Tall bikes located centrally at dippy. I don't think Nick has been to Western Psych yet ;p
Bike-pgh did something like this with the name tags at the annual members meeting. Don't remember at all what the designations were.
I recall the name tags from the meeting. I was just satisfied that the symbol for the "Suburbs" tag wasn't actually the flames of hell.
East Lib still should be Bumper Bike. Highland Park...hmmmm, nondescript commuter bike?
Also, Oakland should be either a stripped bike (like some folks mentioned) or Dippy the Dino on a bike...like a kid's bike or something.
HP should be an armada of decaf riders, for real.
Oakland a stripped bike.
Homewood a tangled ball of bikes (freeride)
Lville a fixie, duh
Northshore the ever-present bike taxi
Beechwood a bike at a 45 degree angle
by beechwood, you mean beechview
So I'm seeing a few ways in coming up with how to associate a bike with a neighborhood:
1. The kinds of bikes you would normally see there.
2. Which bike is "representative" of the area...in other words the "essence" of the neighborhood captured in bike form.
3. Association by landscape/people/etc of the neighborhood (the pothole one, Jerry being the recumbent representative, the Team Decaf rides)
Just pointing that out.
Ps: This poster needs to actually happen!
The strip should probably be a cargo bike, to sum up the essence.
Greenfield could be a police bike, given all the cops that live in the neighborhood.
Greenfield could be a police bike, given all the cops that live in the neighborhood.
...or it could be a officer arresting a cyclist (followed by said officer hitting his girlfriend).

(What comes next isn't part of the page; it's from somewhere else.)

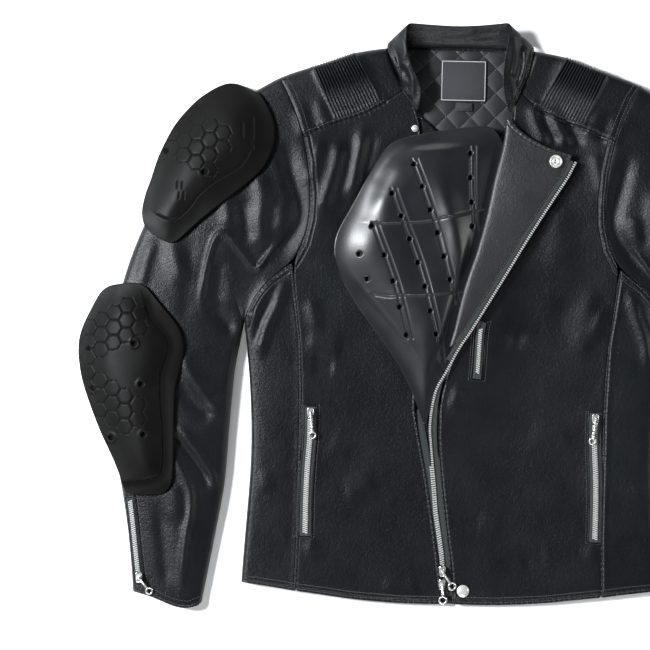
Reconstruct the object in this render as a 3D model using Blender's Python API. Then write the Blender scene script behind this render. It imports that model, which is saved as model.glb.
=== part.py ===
"""Leather motorcycle jacket with its armour, laid flat on its back, with the left front rolled open at the chest.

X runs across the jacket (the wearer's left is +X), Y from the hem to the collar and Z up from the surface it lies
on. The origin is under the middle of the back. Tables and functions work in millimetres.
"""

import math

import bmesh
import bpy
import numpy as np
from mathutils import Matrix, Vector
from mathutils.bvhtree import BVHTree

MM = 0.001
RIGHT, LEFT = -1, 1  # the wearer's sides, as signs of X
SIDE_NAME = {RIGHT: "right", LEFT: "left"}

SEAM_GAP = 0.3
REST_GAP = 0.5
REST_STEP = 4.0  # under a pad that lies on the leather
LEATHER = 2.0  # shell leather with its lining
FACED_LEATHER = 2.5  # the front where it is rolled back, shell and facing together
SATIN = 1.2
TAPE = 1.0
ROLL = 9.0  # half the height of the folded edge at the underarm
HEM_ROLL = 6.5
ON_OUTLINE = 0.08  # a point this share of the radius from the outline is on it
UNDERARM_UP = 26.0
HEM_UP = -300.0
ROLL_STEPS = (0.0, 0.14, 0.5, 1.0)  # places of the points round a folded edge, as shares of its radius

# Outlines, each row "out" from the centre line and "up" from the origin.
SIDE_EDGE = ((247, 26), (241, -18), (236, -88), (235, -125), (238, -182), (241, -223), (244, -278))
HEM_SIDE = ((244, -278), (220, -281), (198, -284), (179, -287))
HEM_FRONT = ((179, -287), (145, -291), (115, -295), (56, -299), (1, -299))
ARMHOLE_YOKE = ((213, 315), (202, 299), (191, 273), (183, 248))
ARMHOLE_FRONT = ((183, 248), (176, 214), (173, 180), (174, 150), (180, 122), (192, 99))
ARMHOLE_SIDE = ((192, 99), (206, 88), (220, 78), (232, 65), (242, 47), (247, 26))
SHOULDER = ((213, 315), (194, 323), (174, 329), (153, 336), (123, 347), (104, 351), (88, 353))
YOKE_SEAM = ((183, 248), (151, 262), (112, 276), (88, 289))
PRINCESS = ((192, 99), (186, 50), (180, 8), (177, -71), (177, -216), (179, -287))
SLEEVE_OUTER = (
    (213, 315), (258, 289), (299, 253), (333, 211), (354, 169), (381, 106), (399, 38), (408, -33),
    (401, -103), (387, -168), (378, -217), (371, -292),
)
SLEEVE_INNER = (
    (247, 26), (254, 4), (257, -25), (260, -65), (264, -136), (266, -172), (274, -210), (281, -253), (290, -304),
)
CUFF = ((371, -292), (351, -296), (335, -303), (318, -309), (303, -310), (290, -304))
NECK = {
    RIGHT: ((88, 353), (85, 343), (78, 325), (66, 304), (59, 294), (53, 284)),
    LEFT: ((88, 353), (86, 343), (81, 325), (70, 304), (66, 294), (62, 284)),
}
FRONT_EDGE = {
    RIGHT: (
        (53, 284), (46, 266), (45, 240), (46, 150), (45, -72), (34, -126), (27, -162), (21, -200), (15, -238),
        (9, -280), (1, -299),
    ),
    LEFT: (
        (62, 284), (60, 263), (56, 234), (48, 204), (42, 170), (35, 140), (27, 110), (17, 81), (10, 51), (4, 21),
        (-3, -3), (-11, -33), (-17, -62), (-17, -100), (-15, -126), (-11, -162), (-4, -216), (2, -255), (5, -299),
    ),
}
BACK_NECK = ((88, 353), (82, 357.5), (60, 359), (0, 360))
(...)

@ nick it could be a officer arresting a cyclist (then pushing his girlfriend down the steps).
< s. colbert voice>
It's widely recognized that cyclists habitually break laws. And that poor officer wouldn't have had to hit his girlfriend if she hadn't attacked him first.
(edited for echo effect)
I detect a good story here Nick...
I think Nick's story might qualify as "ripped from the headlines."
Which neighborhood gets the 70s era Schwinn with the drop bars tilted up?
^ 70's Dui'y bikes belong on the north side by the stadiums.